Howe: We have so much to cover. You’ve done a recent Real Vision series on the Retirement Crisis. I’ve talked about some of the same things. For this conversation, I’d like to go through the long-term fundamentals like population, employment and productivity. These are the long-term constraints on where the economy is going. From there, we can go to the business cycle, when is this expansion going to break? Then I’d look to move on to the financial cycle. And finally, my favorite topic, the political cycle.
So I’ll send it back to you to get us rolling.
Pal: Great. Thanks. This is a good framework because I look at the long-term, secular trends and then the shorter-term cyclical trends and how that impacts markets. Long-term, as I laid out in the retirement crisis video, we’re close to the end of a secular cycle in debt and equity ownership.
I think much of where we are today and the secular imbalances as being driven by this Baby Boomer population acting within rational thought. This was the largest generation of all time that had no offsetting generation so they walked into their first house, first car with incremental consumption that caused price dislocation. This caused inflation in the late 70s, early 80s. It was these generations starting to buy.
This next part of my cycle thesis is very influenced by your thinking. After this generation got into their 30s, they started saving for retirement because they were finally earning income. Around this time that was the advent of the 401k and the decline of the defined-benefit contribution system. The onus started to shift to the individual to save for retirement so money piled into the stock market. This accelerated with the advent of the index fund leading into 2000. The Baby Boomer generation created a huge speculative equity portfolio unprepared for a recession. As ever the recession comes along and wipes 50% out of the stock market.
Now, back then, Boomers were young enough to buy the dip but the mentality changed to ‘The equity market is not the safe bet I had from 1980 to 2000. This is something different.’
They then did the rational thing and said ‘How do I save for retirement now?’ The thinking went, ‘Well, property is relatively cheap’ and interest rates were so low so they piled into that.
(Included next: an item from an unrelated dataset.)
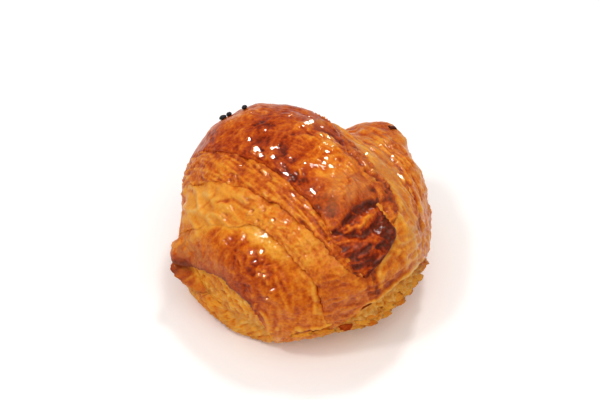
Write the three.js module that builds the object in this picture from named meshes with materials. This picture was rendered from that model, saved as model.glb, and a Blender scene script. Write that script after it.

The madness of crowds exacerbated this dynamic and household debt exploded. That bubble burst and household debt has unwound partly.
Now we’re in a situation where this generation doesn’t invest in the stock market but the pension system does. That’s the last part of this demographic bubble. It’s the credit bubble in the U.S., where corporations issue debt to pension funds who are giving it to the savers and corporations use the proceeds to buy back their own shares. These pension fund managers are also taking excessive risk to close the funding hole made by those two recessions. All of these things have come together at a specific point.
Howe: That’s a great overview and before we get to the business cycle dynamics, I want to talk about the demographic constraints on the long-term. This is what I call the generation-long slowdown in the working age population. We’re in a period of incredible decline. We’re reaching absolute zero by 2021. It’s the consequence of Baby Boomers retiring.
Look around the world. You can see that the United States is not particularly bad but how about Russia, Europe, Japan and China, which shows the biggest delta. What’s driving it? It’s not longevity. It’s falling fertility. I’m curious to hear what you think of all this Raoul.
Pal: I think it’s no surprise that the Japanese stock market topped out in 1990. Europe topped out in 2000. Now we’re coming to the average Baby Boomer retiring in the U.S. I think that’s significant. Over time as the population changes, the growth rate to GDP falls alongside it. That’s why we’re seeing bond yields fall globally as well.